Learning to say no is also learning to say yes properly. Because when you protect your energy, your ‘yes’ becomes meaningful again. Your ‘yes’ becomes intentional. Your ‘yes’ becomes something you can deliver with excellence.

I have learnt that saying no does not have to be harsh. It can be gentle. It can be respectful. It can sound like, “I would love to help, but I cannot commit right now.” It can sound like, “I want to do this properly, and I don’t have the bandwidth.” It can sound like, “Let me revisit this later.”

‘No’ does not have to burn bridges. It can build healthier ones.

There is another image that comes to mind.

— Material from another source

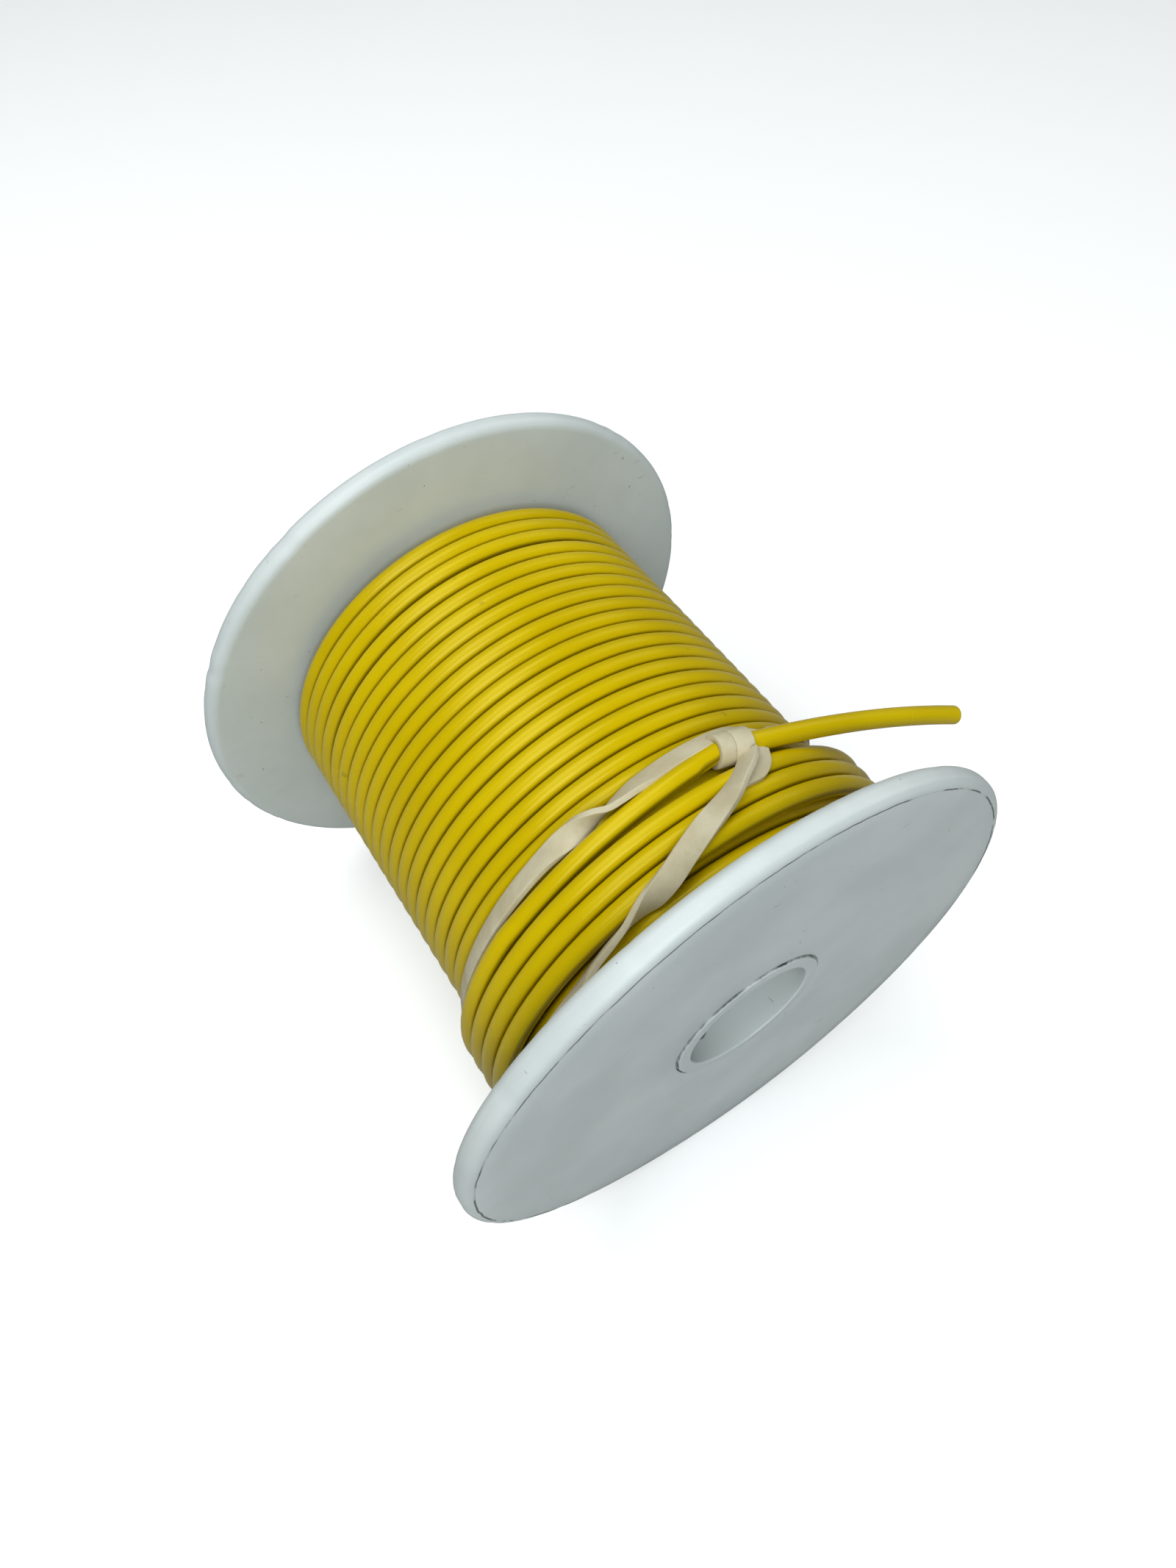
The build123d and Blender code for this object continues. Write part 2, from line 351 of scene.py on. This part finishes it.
def srgb(red, green, blue):
    """A colour given as it looks on a screen, 0 to 255."""
    def linear(c):
        c = c / 255
        return c / 12.92 if c <= 0.04045 else ((c + 0.055) / 1.055) ** 2.4
    return (linear(red), linear(green), linear(blue), 1.0)


def object_place(n):
    return n.add("ShaderNodeTexCoord", output=3)


def polar(n):
    """The distance from the bore axis, and y, in metres."""
    place = object_place(n)
    split = n.tree.nodes.new("ShaderNodeSeparateXYZ")
    n.put(split.inputs[0], place)
    x, y, z = split.outputs
    flat = n.math("ADD", n.math("MULTIPLY", x, x), n.math("MULTIPLY", z, z))
    return place, n.math("SQRT", flat), y


def line_at(n, value, centre, half):
    """1 on a thin line where value is near centre."""
    off = n.math("ABSOLUTE", n.math("SUBTRACT", value, centre))
    return n.ramp(off, half * 0.4, half, 1.0, 0.0)


def white_plastic():
    """Semi-gloss white polyethylene: faint mottling, handling marks, and dirt caught in two seams."""
    n = Nodes("white_plastic")
    place, radius, y = polar(n)
    cloud = n.noise(place, 60.0, 3.0)
    speck = n.noise(place, 2600.0, 2.0)
    clean = n.mix(n.ramp(cloud, 0.35, 0.7), srgb(208, 215, 212), srgb(217, 223, 220))
    stretched = {"Vector": place, "Rotation": (0.3, 0.5, 0.8), "Scale": (1, 1, 9)}
    scratch_place = n.add("ShaderNodeMapping", stretched)
    scratch = n.ramp(n.noise(scratch_place, 260.0, 2.0), 0.735, 0.76)
    dot = n.ramp(n.noise(place, 900.0, 1.0), 0.79, 0.83)
    broken = n.ramp(n.noise(place, 170.0, 4.0), 0.40, 0.52)
    faint = n.ramp(n.noise(place, 90.0, 2.0), 0.3, 0.6, 0.25, 1.0)
    outside = n.ramp(n.math("ABSOLUTE", y), (face_y - 0.9) * MM, (face_y - 0.5) * MM)
    wobble = n.math("MULTIPLY_ADD", n.noise(place, 420.0, 2.0), 0.0004, -0.0002)
    rim_line = line_at(n, n.math("ADD", radius, wobble), (flange_r - rim_round) * MM, 0.00017)
    hub_line = line_at(n, n.math("ADD", radius, wobble), (lip_seat_r + 0.05) * MM, 0.00022)
    rim_dirt = n.math("MULTIPLY", n.math("MULTIPLY", rim_line, broken), outside)
    hub_dirt = n.math("MULTIPLY", n.math("MULTIPLY", hub_line, faint), outside)
    marks = n.math("MAXIMUM", n.math("MULTIPLY", scratch, 0.35), n.math("MULTIPLY", dot, 0.55))
    dirt = n.math("MAXIMUM", n.math("MAXIMUM", n.math("MULTIPLY", rim_dirt, 0.9), hub_dirt), marks)
    colour = n.mix(dirt, clean, srgb(74, 76, 73))
    ripple = n.noise(place, 38.0, 2.0)
    normal = n.bump(ripple, 0.0009, 0.22)
    normal = n.bump(speck, 0.00004, 0.35, normal)
    normal = n.bump(n.math("SUBTRACT", 1.0, dirt), 0.00008, 0.6, normal)
    roughness = n.ramp(cloud, 0.3, 0.7, 0.36, 0.46)
    return n.set(
        Base_Color=colour, Roughness=roughness, Normal=normal, IOR=1.5,
        Subsurface_Weight=0.12, Subsurface_Radius=(1.0, 0.95, 0.9), Subsurface_Scale=0.0015,
    )


def yellow_jacket(name, wound):
    """Glossy yellow PVC with faint lines drawn along it by the extruder.

    UV v runs along the wire, in metres. Wound wire gets painted shade in the creases between its
    turns.
    """
    n = Nodes(name)
    uv = n.add("ShaderNodeTexCoord", output=2)
    place = object_place(n)
    drawn = n.add("ShaderNodeMapping", {"Vector": uv, "Scale": (26.0, 30.0, 1.0)})
    lines = n.noise(drawn, 1.0, 3.0, 0.6)
    patch = n.noise(place, 55.0, 2.0)
    fine = n.noise(place, 1500.0, 2.0)
    colour = n.mix(n.ramp(patch, 0.3, 0.7), srgb(200, 172, 0), srgb(209, 181, 0))
    colour = n.mix(n.ramp(lines, 0.2, 0.42, 0.35, 0.0), colour, srgb(190, 160, 0))
    if wound:
        # painted shade: the sides of each wound turn, where it meets its neighbours, are darkened to
        # stand in for the shade in the creases
        u = n.add("ShaderNodeSeparateXYZ", {0: uv})
        crease_shade_mask = n.math("ABSOLUTE", n.math("COSINE", n.math("MULTIPLY", u, 2 * math.pi)))
        colour = n.mix(n.ramp(crease_shade_mask, 0.78, 1.0, 0.0, 0.8), colour, srgb(104, 84, 0))
    smudge = n.ramp(n.noise(place, 330.0, 2.0), 0.72, 0.78, 0.0, 0.35)
    colour = n.mix(smudge, colour, srgb(120, 104, 30))
    normal = n.bump(lines, 0.00005, 0.35)
    normal = n.bump(fine, 0.00003, 0.25, normal)
    roughness = n.ramp(patch, 0.3, 0.7, 0.20, 0.30)
    return n.set(
        Base_Color=colour, Roughness=roughness, Normal=normal, IOR=1.5,
        Specular_IOR_Level=0.45, Specular_Tint=(1.0, 0.92, 0.25, 1.0),
    )


def bright_copper():
    n = Nodes("bright_copper")
    place = object_place(n)
    tone = n.noise(place, 2500.0, 2.0)
    colour = n.mix(tone, srgb(214, 138, 96), srgb(236, 172, 128))
    normal = n.bump(tone, 0.00001, 0.4)
    return n.set(Base_Color=colour, Metallic=1.0, Roughness=0.32, Normal=normal)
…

A garden grows best when it is pruned. If you never cut anything away, the garden becomes wild. It becomes crowded. Even good plants stop thriving because there is no space for sunlight and growth. Saying no is pruning. It is cutting away what is unnecessary so the right things can flourish.

And that is the purpose of boundaries. Not to limit life, but to shape it.

I am still learning this skill. I still catch myself agreeing too quickly. I still feel guilt sometimes. But I have realised that every time I protect my time, I am protecting my future self. Every time I say no to something that drains me, I am saying yes to the version of me that wants to build, grow, and contribute with intention.

Because the goal is not to be available for everything. The goal is to be present for what truly matters. And sometimes, the most powerful word you can say is ‘no.’